- [Data block]
----------------------------------------
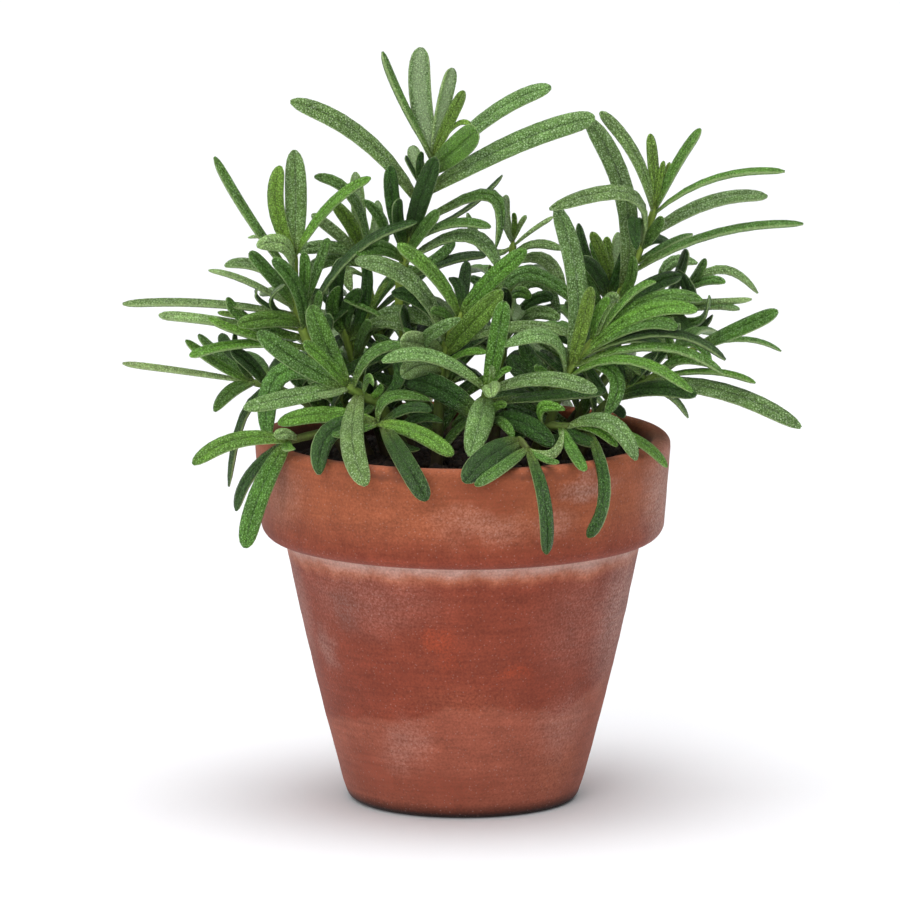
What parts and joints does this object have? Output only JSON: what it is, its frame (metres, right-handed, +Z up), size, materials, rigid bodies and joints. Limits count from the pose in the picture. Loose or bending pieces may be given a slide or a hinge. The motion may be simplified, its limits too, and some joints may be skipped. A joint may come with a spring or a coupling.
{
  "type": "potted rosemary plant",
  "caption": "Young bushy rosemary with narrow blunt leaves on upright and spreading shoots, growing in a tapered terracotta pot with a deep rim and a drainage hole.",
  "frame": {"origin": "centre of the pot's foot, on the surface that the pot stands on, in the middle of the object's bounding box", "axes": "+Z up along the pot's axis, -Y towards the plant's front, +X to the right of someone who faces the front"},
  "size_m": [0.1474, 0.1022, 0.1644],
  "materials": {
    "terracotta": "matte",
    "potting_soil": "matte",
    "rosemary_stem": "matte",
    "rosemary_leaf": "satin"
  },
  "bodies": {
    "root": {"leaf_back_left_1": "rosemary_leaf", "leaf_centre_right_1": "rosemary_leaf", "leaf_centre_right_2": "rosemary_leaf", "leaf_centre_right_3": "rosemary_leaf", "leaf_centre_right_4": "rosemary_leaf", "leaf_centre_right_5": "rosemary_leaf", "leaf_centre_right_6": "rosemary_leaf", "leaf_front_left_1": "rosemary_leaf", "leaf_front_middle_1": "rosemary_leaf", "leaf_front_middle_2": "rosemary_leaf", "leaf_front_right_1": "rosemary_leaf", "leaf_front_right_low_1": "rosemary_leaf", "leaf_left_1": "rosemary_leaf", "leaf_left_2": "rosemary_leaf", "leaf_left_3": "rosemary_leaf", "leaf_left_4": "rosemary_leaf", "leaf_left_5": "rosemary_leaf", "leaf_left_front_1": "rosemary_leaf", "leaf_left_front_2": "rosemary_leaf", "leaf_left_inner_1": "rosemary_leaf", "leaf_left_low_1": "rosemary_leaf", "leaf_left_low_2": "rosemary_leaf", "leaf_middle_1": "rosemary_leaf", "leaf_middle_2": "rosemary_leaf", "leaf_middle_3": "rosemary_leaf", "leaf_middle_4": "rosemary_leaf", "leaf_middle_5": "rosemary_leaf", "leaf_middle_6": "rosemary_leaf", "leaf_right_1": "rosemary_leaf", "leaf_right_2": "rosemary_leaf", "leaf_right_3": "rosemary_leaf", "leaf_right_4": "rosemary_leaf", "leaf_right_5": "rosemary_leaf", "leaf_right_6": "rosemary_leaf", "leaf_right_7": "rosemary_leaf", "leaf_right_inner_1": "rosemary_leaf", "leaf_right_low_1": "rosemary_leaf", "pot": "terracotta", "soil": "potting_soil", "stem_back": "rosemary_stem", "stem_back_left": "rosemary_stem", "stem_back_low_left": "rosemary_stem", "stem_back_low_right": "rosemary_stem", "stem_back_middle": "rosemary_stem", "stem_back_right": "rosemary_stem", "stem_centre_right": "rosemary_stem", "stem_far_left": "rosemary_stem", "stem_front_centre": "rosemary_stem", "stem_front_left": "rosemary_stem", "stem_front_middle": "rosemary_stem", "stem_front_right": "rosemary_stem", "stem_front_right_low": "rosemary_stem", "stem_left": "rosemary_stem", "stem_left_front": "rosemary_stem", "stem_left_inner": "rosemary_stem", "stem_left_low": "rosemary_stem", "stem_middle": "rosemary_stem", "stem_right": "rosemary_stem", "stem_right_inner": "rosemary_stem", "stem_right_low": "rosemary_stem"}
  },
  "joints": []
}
----------------------------------------
From the listing above, extract every line exactly as it stands.

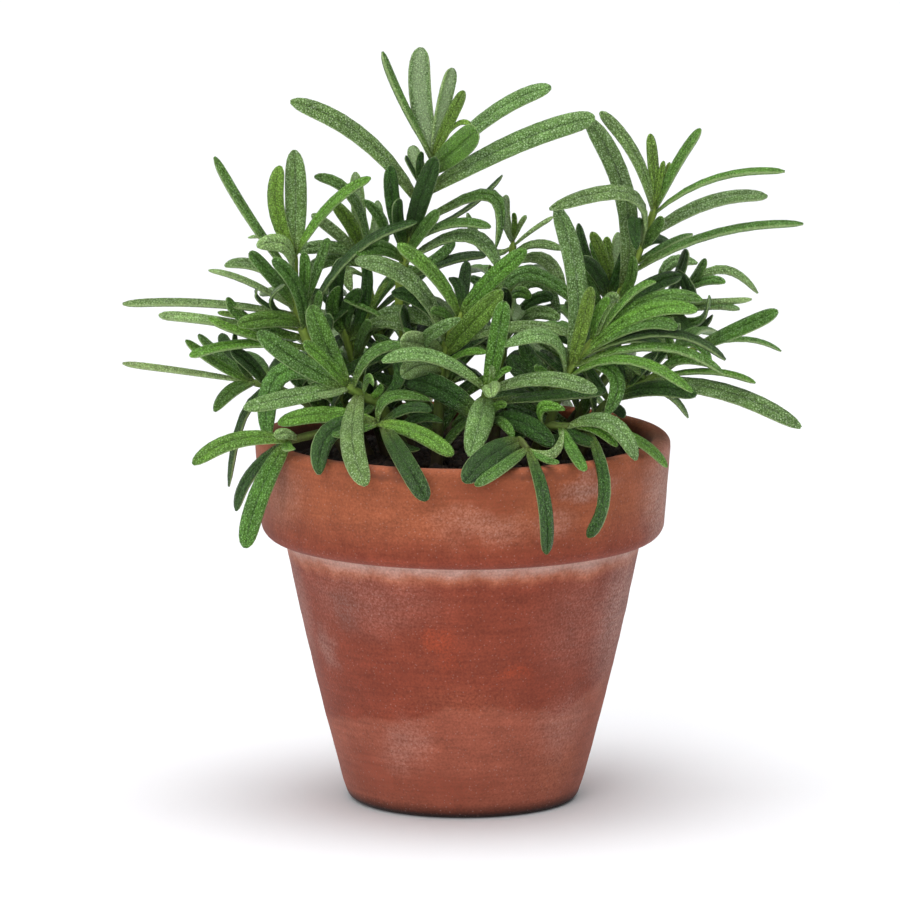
What parts and joints does this object have? Output only JSON: what it is, its frame (metres, right-handed, +Z up), size, materials, rigid bodies and joints. Limits count from the pose in the picture. Loose or bending pieces may be given a slide or a hinge. The motion may be simplified, its limits too, and some joints may be skipped. A joint may come with a spring or a coupling.
{
  "type": "potted rosemary plant",
  "caption": "Young bushy rosemary with narrow blunt leaves on upright and spreading shoots, growing in a tapered terracotta pot with a deep rim and a drainage hole.",
  "frame": {"origin": "centre of the pot's foot, on the surface that the pot stands on, in the middle of the object's bounding box", "axes": "+Z up along the pot's axis, -Y towards the plant's front, +X to the right of someone who faces the front"},
  "size_m": [0.1474, 0.1022, 0.1644],
  "materials": {
    "terracotta": "matte",
    "potting_soil": "matte",
    "rosemary_stem": "matte",
    "rosemary_leaf": "satin"
  },
  "bodies": {
    "root": {"leaf_back_left_1": "rosemary_leaf", "leaf_centre_right_1": "rosemary_leaf", "leaf_centre_right_2": "rosemary_leaf", "leaf_centre_right_3": "rosemary_leaf", "leaf_centre_right_4": "rosemary_leaf", "leaf_centre_right_5": "rosemary_leaf", "leaf_centre_right_6": "rosemary_leaf", "leaf_front_left_1": "rosemary_leaf", "leaf_front_middle_1": "rosemary_leaf", "leaf_front_middle_2": "rosemary_leaf", "leaf_front_right_1": "rosemary_leaf", "leaf_front_right_low_1": "rosemary_leaf", "leaf_left_1": "rosemary_leaf", "leaf_left_2": "rosemary_leaf", "leaf_left_3": "rosemary_leaf", "leaf_left_4": "rosemary_leaf", "leaf_left_5": "rosemary_leaf", "leaf_left_front_1": "rosemary_leaf", "leaf_left_front_2": "rosemary_leaf", "leaf_left_inner_1": "rosemary_leaf", "leaf_left_low_1": "rosemary_leaf", "leaf_left_low_2": "rosemary_leaf", "leaf_middle_1": "rosemary_leaf", "leaf_middle_2": "rosemary_leaf", "leaf_middle_3": "rosemary_leaf", "leaf_middle_4": "rosemary_leaf", "leaf_middle_5": "rosemary_leaf", "leaf_middle_6": "rosemary_leaf", "leaf_right_1": "rosemary_leaf", "leaf_right_2": "rosemary_leaf", "leaf_right_3": "rosemary_leaf", "leaf_right_4": "rosemary_leaf", "leaf_right_5": "rosemary_leaf", "leaf_right_6": "rosemary_leaf", "leaf_right_7": "rosemary_leaf", "leaf_right_inner_1": "rosemary_leaf", "leaf_right_low_1": "rosemary_leaf", "pot": "terracotta", "soil": "potting_soil", "stem_back": "rosemary_stem", "stem_back_left": "rosemary_stem", "stem_back_low_left": "rosemary_stem", "stem_back_low_right": "rosemary_stem", "stem_back_middle": "rosemary_stem", "stem_back_right": "rosemary_stem", "stem_centre_right": "rosemary_stem", "stem_far_left": "rosemary_stem", "stem_front_centre": "rosemary_stem", "stem_front_left": "rosemary_stem", "stem_front_middle": "rosemary_stem", "stem_front_right": "rosemary_stem", "stem_front_right_low": "rosemary_stem", "stem_left": "rosemary_stem", "stem_left_front": "rosemary_stem", "stem_left_inner": "rosemary_stem", "stem_left_low": "rosemary_stem", "stem_middle": "rosemary_stem", "stem_right": "rosemary_stem", "stem_right_inner": "rosemary_stem", "stem_right_low": "rosemary_stem"}
  },
  "joints": []
}